In the Christian religion, they speak of “the son of God, born as the son of man”. We could interpret this within the framework of the Gita’s teaching to acknowledge the truth of the Vibhuti, the special manifestation of the Godhead for a specific purpose to guide, lead and advance the evolutionary purpose of the divine process of existence.
Sri Aurobindo describes the Gita’s message: “The message of the Gita is the gospel of the Divinity in man who by force of an increasing union unfolds himself out of the veil of the lower Nature, reveals to the human soul his cosmic spirit, reveals his absolute transcendences, reveals himself in man and in all beings.

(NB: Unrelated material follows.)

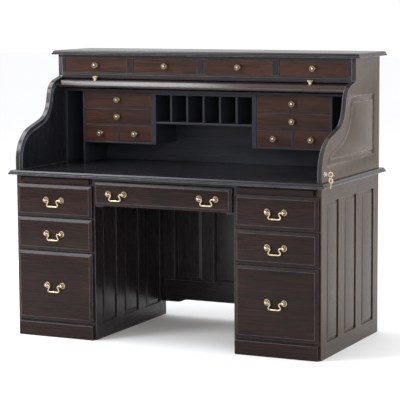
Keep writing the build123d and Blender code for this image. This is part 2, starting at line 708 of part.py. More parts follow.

The potential outcome here of this union, this divine Yoga, man growing towards the Godhead, the Godhead manifest in the human soul and to the inner human vision, is our liberation from limited ego and our elevation to the higher nature of a divine humanity.”
It is this status which makes it possible for man to act, no longer confused and ignorant under the impulsion of the three Gunas, slaves of desire, and suffering from the chain of cause and effect. It is Krishna’s purpose to guide Arjuna, as the representative of humanity, toward this liberation and this realisation.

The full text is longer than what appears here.